While most of my Valley-born peers were interested in muscle cars and pickups, I was fawning over the Sprinter Trueno and the original MR2. When the Lexus IS300 showed up in the late '90s, I scammed my way into one of the first manual models at the local dealer and racked up 30 miles on to the odometer during an elongated "test drive."

Naruse-san was responsible for all of them, and now he's gone. One of the few men left at Toyota passionate about driving has exited stage right, and the automotive world stands to be a worse place without him.
Naruse-san joined Toyota in 1963 and after proving to be a math-wiz, almost landed a gig in the automaker's accounting division. As the cliche holds, fate – and talent – had different plans.



Within a few years he had established himself as one of Toyota's top test drivers and by the end of the 1960s he helped create the 2000GT and Toyota's first custom-built racer, the Toyota 7.
He eventually moved to Switzerland where he worked to establish the Toyota Motorsports group, leading to the automaker's initial participation in the Spa-Francorchamps and Nürburgring races – something he competed in to the very end.

While all that motorsports knowledge was distilled into the road cars he helped develop, at his heart, he was one of us – an enthusiast who, at damn-near 70, was still attacking the Touge on weekends.



In addition to the racecars and the iconic 2000GT, Naruse-san had a hand in every revolutionary product to come out of Toyota. You name it, he was working on it. The 1965 Sports 800. His. The 1600GT. Another one. Every iteration of the Celica. The AE86. The first and third generation MR2s. The Supra. The Altezza. And yes, even the second-generation Prius.






Not only was he instrumental in Toyota's rise, but test drivers and journalists around the world held him in the highest esteem. Known as the "Meister" by his peers and proteges, even the folks at Ferrari addressed him by his nickname – as one bio put it "the man who knows all the world's roads."

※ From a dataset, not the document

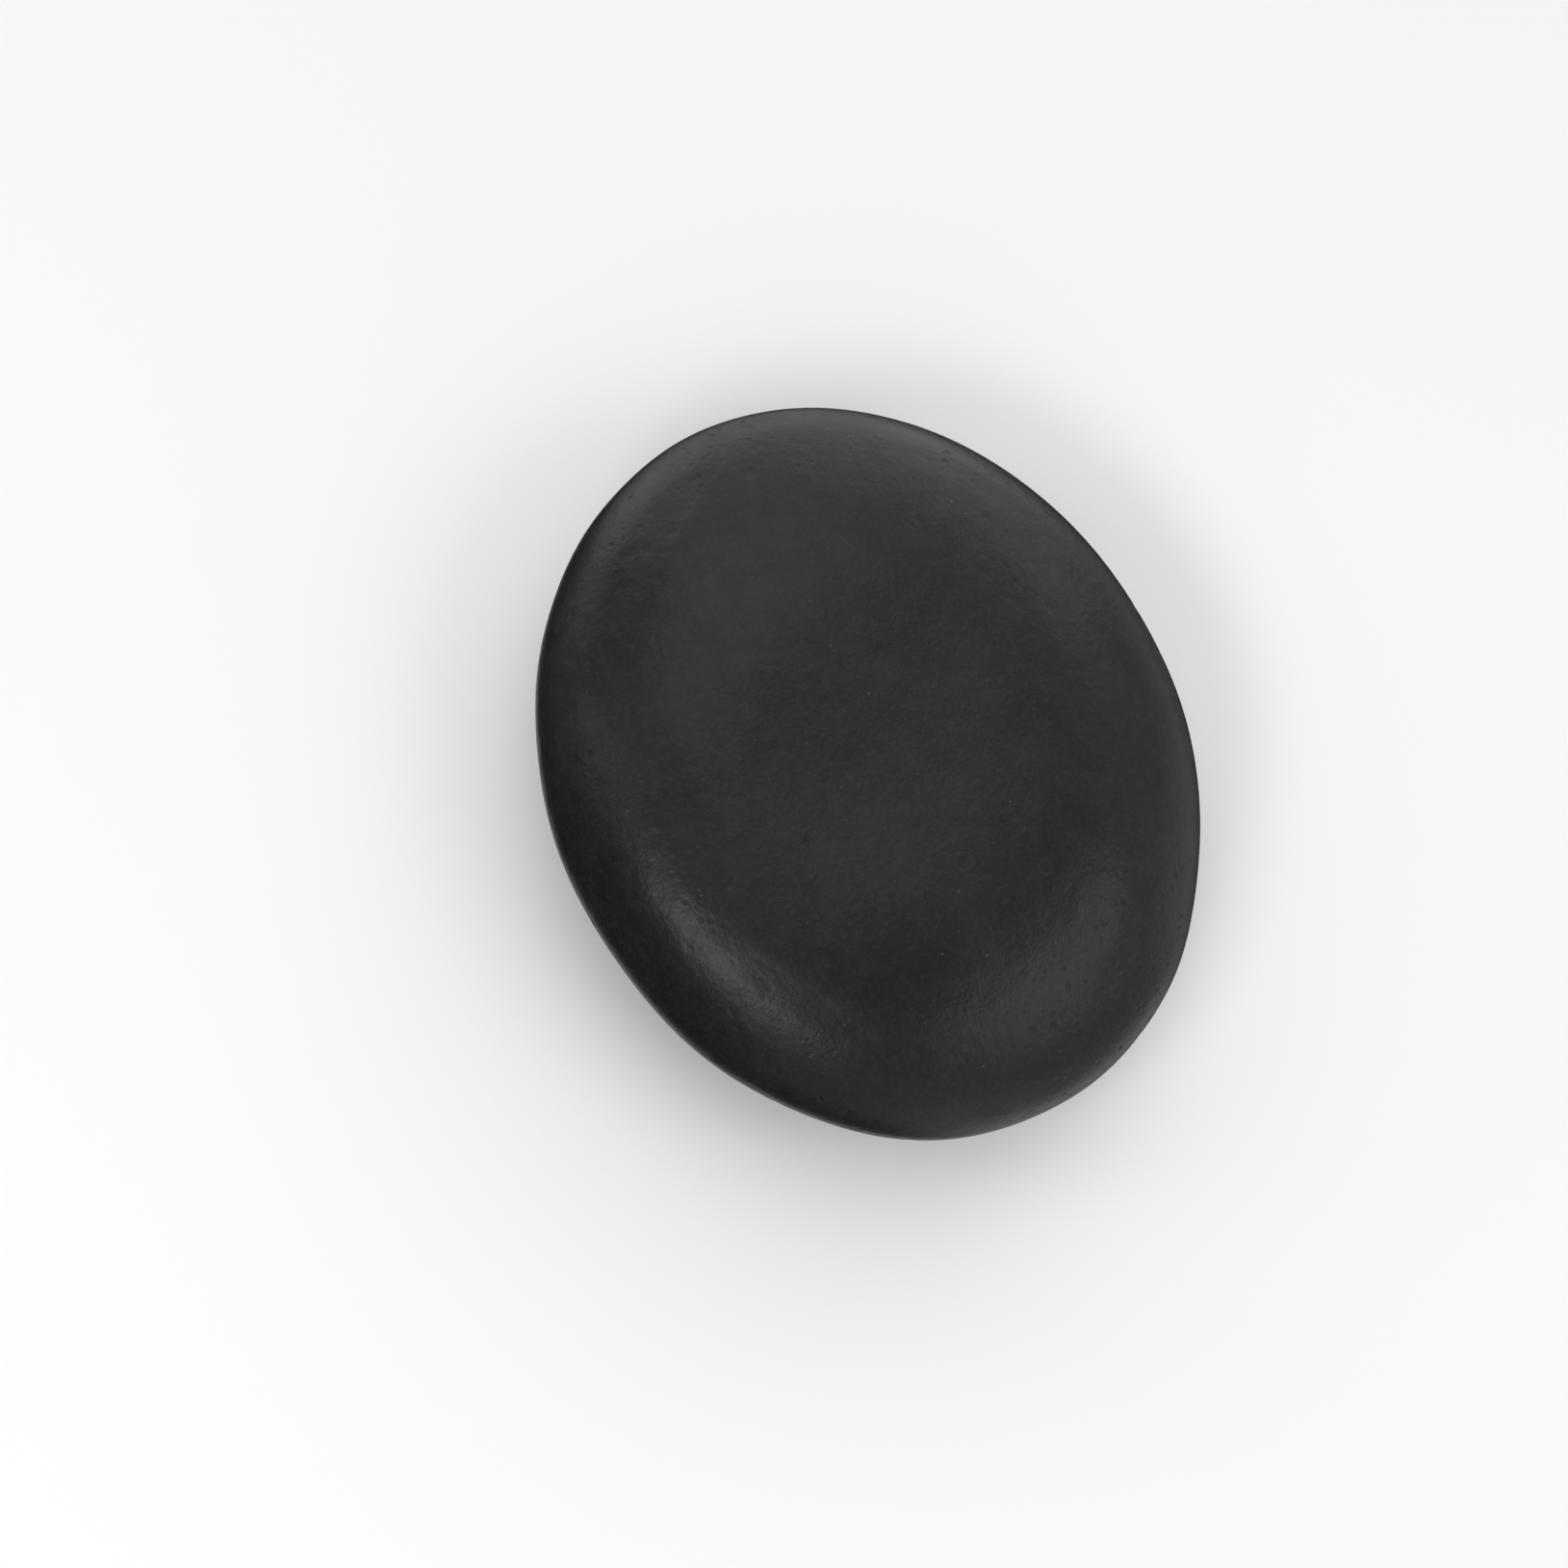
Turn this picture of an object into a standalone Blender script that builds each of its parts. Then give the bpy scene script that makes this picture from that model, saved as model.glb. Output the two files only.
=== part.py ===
"""Basalt massage stone: a flat, oval stone that is warmed, oiled and glided over the skin.

The real object is one piece of basalt, ground to an oval and tumbled until every edge is round.
It holds nothing inside and nothing is fixed to it, so the model is one solid.
Units are metres and +Z is up. +X runs along the stone's length and +Y along its width.
The origin is under the middle of the stone, on the surface that it rests on.
"""

import math

import bmesh
import bpy

# Overall size.
LENGTH = 0.100
WIDTH = 0.085
THICKNESS = 0.030

# The widest level of the rounded rim, above the surface that the stone rests on.
RIM_HEIGHT = 0.0142

# The level patch in the middle of each face, which the shoulder leaves without an edge.
BASE_LENGTH = 0.034
BASE_WIDTH = 0.029
CROWN_LENGTH = 0.028
CROWN_WIDTH = 0.023

# Roundness of a cross-section between the level patch and the rim: 2 is an elliptical arc,
# and more keeps the face level for longer before it turns down over a firmer shoulder.
BASE_FULLNESS = 2.5
CROWN_FULLNESS = 2.75
# Tumbling left the crown's shoulder firmer on one side than on the other.
FIRMER_BY = 0.20
FIRMEST_AT = math.radians(-95.0)

# Facets: spokes round the stone, and steps from a level patch to the rim.
SPOKES = 80
BASE_STEPS = 13
CROWN_STEPS = 15

BASALT_COLOUR = (0.030, 0.031, 0.032, 1.0)
BASALT_ROUGHNESS = 0.45


def clear_scene():
    """Removes whatever objects the file already holds."""
    for old in list(bpy.data.objects):
        bpy.data.objects.remove(old, do_unlink=True)


def oval_point(angle, length, width):
    """The point at this angle on an oval of these axes, centred on the origin."""
    return 0.5 * length * math.cos(angle), 0.5 * width * math.sin(angle)


def crown_fullness(angle):
    """How full the crown is in the cross-section at this angle round the stone."""
    return CROWN_FULLNESS + FIRMER_BY * math.cos(angle - FIRMEST_AT)


def base_fullness(angle):
    """How full the underside is, which is the same all the way round."""
    return BASE_FULLNESS


def ring(step, steps, patch, patch_level, fullness):
    """One closed ring of points, from the edge of a level patch (step 0) to the rim."""
    turn = 0.5 * math.pi * step / steps
    points = []
    for spoke in range(SPOKES):
        angle = 2.0 * math.pi * spoke / SPOKES
        inner_x, inner_y = oval_point(angle, *patch)
        rim_x, rim_y = oval_point(angle, LENGTH, WIDTH)
        outward = math.sin(turn) ** (2.0 / fullness(angle))
        x = inner_x + (rim_x - inner_x) * outward
        y = inner_y + (rim_y - inner_y) * outward
        z = RIM_HEIGHT + (patch_level - RIM_HEIGHT) * math.cos(turn)
        points.append((x, y, z))
    return points


def stone_rings():
    """Every ring of the stone, from the patch it rests on, over the rim, to the crown's patch."""
    base = (BASE_LENGTH, BASE_WIDTH)
    crown = (CROWN_LENGTH, CROWN_WIDTH)
    rings = [ring(step, BASE_STEPS, base, 0.0, base_fullness) for step in range(BASE_STEPS + 1)]
    for step in reversed(range(CROWN_STEPS)):
        rings.append(ring(step, CROWN_STEPS, crown, THICKNESS, crown_fullness))
    return rings


def loft(name, rings):
    """A closed mesh through these rings, with a level face on the first and on the last."""
    bm = bmesh.new()
    loops = [[bm.verts.new(point) for point in points] for points in rings]
    for lower, upper in zip(loops, loops[1:]):
        for spoke in range(SPOKES):
            following = (spoke + 1) % SPOKES
            bm.faces.new((lower[spoke], lower[following], upper[following], upper[spoke]))
    bm.faces.new(reversed(loops[0]))
    bm.faces.new(loops[-1])
    bmesh.ops.recalc_face_normals(bm, faces=bm.faces)
    mesh = bpy.data.meshes.new(name)
    bm.to_mesh(mesh)
    bm.free()
    return mesh


def basalt():
    """Oiled basalt: near-black, even, with a satin sheen."""
    material = bpy.data.materials.new("basalt")
    material.use_nodes = True
    surface = material.node_tree.nodes["Principled BSDF"]
    surface.inputs["Base Color"].default_value = BASALT_COLOUR
    surface.inputs["Roughness"].default_value = BASALT_ROUGHNESS
    surface.inputs["Metallic"].default_value = 0.0
    return material


def make_stone():
    """The stone itself, shaded smooth because it has no edge anywhere."""
    mesh = loft("stone", stone_rings())
    mesh.shade_smooth()
    mesh.materials.append(basalt())
    stone = bpy.data.objects.new("stone", mesh)
    bpy.context.scene.collection.objects.link(stone)
    return stone


clear_scene()
make_stone()
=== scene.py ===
"""Looks of the basalt massage stone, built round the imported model. Metres, +Z up."""

import math

import bmesh
import bpy
import numpy as np
from mathutils import Matrix, Vector
from mathutils.kdtree import KDTree


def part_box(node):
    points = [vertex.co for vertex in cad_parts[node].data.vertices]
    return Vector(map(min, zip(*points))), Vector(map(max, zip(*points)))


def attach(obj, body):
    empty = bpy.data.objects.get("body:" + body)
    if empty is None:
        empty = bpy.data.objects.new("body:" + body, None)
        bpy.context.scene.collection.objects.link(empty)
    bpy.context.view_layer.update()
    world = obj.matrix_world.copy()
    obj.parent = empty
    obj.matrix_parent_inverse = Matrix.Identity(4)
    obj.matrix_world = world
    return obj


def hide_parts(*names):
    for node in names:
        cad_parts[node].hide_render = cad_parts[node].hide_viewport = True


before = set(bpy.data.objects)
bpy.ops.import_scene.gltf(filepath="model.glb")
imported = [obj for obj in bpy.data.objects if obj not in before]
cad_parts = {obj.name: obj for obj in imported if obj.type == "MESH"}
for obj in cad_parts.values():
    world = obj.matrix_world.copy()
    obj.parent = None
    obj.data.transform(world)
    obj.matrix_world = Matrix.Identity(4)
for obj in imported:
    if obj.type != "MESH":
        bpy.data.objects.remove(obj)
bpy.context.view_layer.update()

# ---------------------------------------------------------------------------------------
# The stone. One piece of dense basalt, sawn to a blank, ground to an oval on a belt and
# tumbled in grit until no edge is left. Two level faces meet in a fully rounded rim.
# ---------------------------------------------------------------------------------------
stone_low, stone_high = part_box("stone")
LENGTH, WIDTH, THICKNESS = stone_high - stone_low
RIM_HEIGHT = 0.0142

# Each half: length and width of its level patch, and how full its cross-section is from
# there to the rim, where 2 is an elliptical arc and more holds the face level for longer.
CROWN_PATCH = (0.028, 0.023)
CROWN_FULLNESS = 2.75
CROWN_FIRMER_BY = 0.20
CROWN_FIRMEST_AT = math.radians(-95.0)
BASE_PATCH = (0.034, 0.029)
BASE_FULLNESS = 2.5

GRID = 128  # quads along an edge of the cube that is blown up into the ball
SECTION_SAMPLES = 2000
PATCH_SHARE = 0.22  # of the way from the middle of a face to the rim


def heading(around, up):
    """The unit vector that points this way: degrees round from +X, and degrees up."""
    around, up = math.radians(around), math.radians(up)
    return Vector((math.cos(around) * math.cos(up), math.sin(around) * math.cos(up), math.sin(up)))


def ball_directions():
    """A closed ball of even quads, as a mesh, and the unit direction of each of its points."""
    bm = bmesh.new()
    bmesh.ops.create_cube(bm, size=2.0)
    bmesh.ops.subdivide_edges(bm, edges=bm.edges[:], cuts=GRID - 1, use_grid_fill=True)
    mesh = bpy.data.meshes.new("basalt_stone")
    bm.to_mesh(mesh)
    bm.free()
    corners = np.empty(len(mesh.vertices) * 3)
    mesh.vertices.foreach_get("co", corners)
    even = np.tan(corners.reshape(-1, 3) * math.pi / 4)
    return mesh, even / np.linalg.norm(even, axis=1, keepdims=True)


def oval_reach(angle, length, width):
    """How far an oval of these axes reaches at the angle of each of its points."""
    return np.stack([0.5 * length * np.cos(angle), 0.5 * width * np.sin(angle)], axis=-1)


def section(share, patch, rim, height, fullness):
    """Points of a cross-section, at a share of the way from the middle of a face to the rim:
    how far out, as a blend of the patch's reach and the rim's, and how high over the rim."""
    turn = np.clip((share - PATCH_SHARE) / (1 - PATCH_SHARE), 0, 1) * math.pi / 2
    bulge = (np.sin(turn) ** (2.0 / fullness))[..., None]
    inside = np.clip(share / PATCH_SHARE, 0, 1)[..., None]
    return inside * patch + bulge * (rim - patch), height * np.cos(turn)


def even_shares(patch, height, fullness):
    """Shares that step evenly along the average cross-section, for spreading the quads."""
    share = np.linspace(0, 1, SECTION_SAMPLES)
    out, up = section(
        share, np.array([sum(patch) / 4]), np.array([(LENGTH + WIDTH) / 4]), height, fullness
    )
    steps = np.hypot(np.diff(out[:, 0]), np.diff(up))
    run = np.concatenate([[0], np.cumsum(steps)])
    return run / run[-1], share


def half_of_stone(angle, turn_share, patch, height, average_fullness, fullness):
    """Points on the crown half, or on the base half where height is negative."""
    run, share = even_shares(patch, abs(height), average_fullness)
    flat, up = section(
        np.interp(turn_share, run, share),
        oval_reach(angle, *patch),
        oval_reach(angle, LENGTH, WIDTH),
        height,
        fullness,
    )
    return np.column_stack([flat, RIM_HEIGHT + up])


def rolled_shape(directions):
    """Each direction's point on the ideal stone, before the belt and the grit mark it."""
    angle = np.arctan2(directions[:, 1], directions[:, 0])
    from_top = np.arccos(np.clip(directions[:, 2], -1, 1)) / (math.pi / 2)
    fuller = CROWN_FULLNESS + CROWN_FIRMER_BY * np.cos(angle - CROWN_FIRMEST_AT)
    crown = half_of_stone(
        angle, np.clip(from_top, 0, 1), CROWN_PATCH, THICKNESS - RIM_HEIGHT, CROWN_FULLNESS, fuller
    )
    base = half_of_stone(
        angle, np.clip(2 - from_top, 0, 1), BASE_PATCH, -RIM_HEIGHT, BASE_FULLNESS, BASE_FULLNESS
    )
    return np.where((from_top <= 1)[:, None], crown, base)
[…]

And when he wasn't blasting up the mountain passes of his homeland, he was at the Nürburgring. To this day, Naruse-san has logged more miles at the famed circuit than any other Japanese driver. So to end his life on a road outside the track holds an especially sad, if fitting, sentimentality.
When I spoke with him late last year, I stumbled over my words, his interpreter constantly trying to keep up with my incomprehensible blathering. I asked him about the development of the MR-S (which I owned at the time). I asked about the inspiration for the LFA and what it was like to drive the 2000GT. I went on and on, and each time his flustered interpreter would rattle off a few sentences and Naruse-san would pause, think for a moment and answer with a few short, carefully-chosen words.



He was soft-spoken, modest and incredibly warm. It was obvious he was excited about his latest creation; less interested in mulling over past masterpieces, the nearly decade-long development of the LFA and all the technology that had been poured into it. He was focused on the driving experience. How the LFA felt, how it spoke to him and what it was like to race around the 'Ring.



When we returned to the hot-pits, I pulled off my helmet, shook his hand again and thanked him for the ride with a (decidedly gaijin) "arigato." He smiled and tipped his helmet as I made way for the next journo.



I've had the chance to check off a lot of items on my Bucket List while doing this job, but I never thought to add "Seat Time with Hiromu Naruse" to the queue. His creations helped to shape not just Toyota, but nearly every automaker hailing from Japan. And he's largely responsible for all the things I adore about Japanese cars.

If there was ever a time that Toyota needed an injection of driving enthusiasm, it's now. And without Naruse-san to man the helm, his untimely demise will be felt more than ever.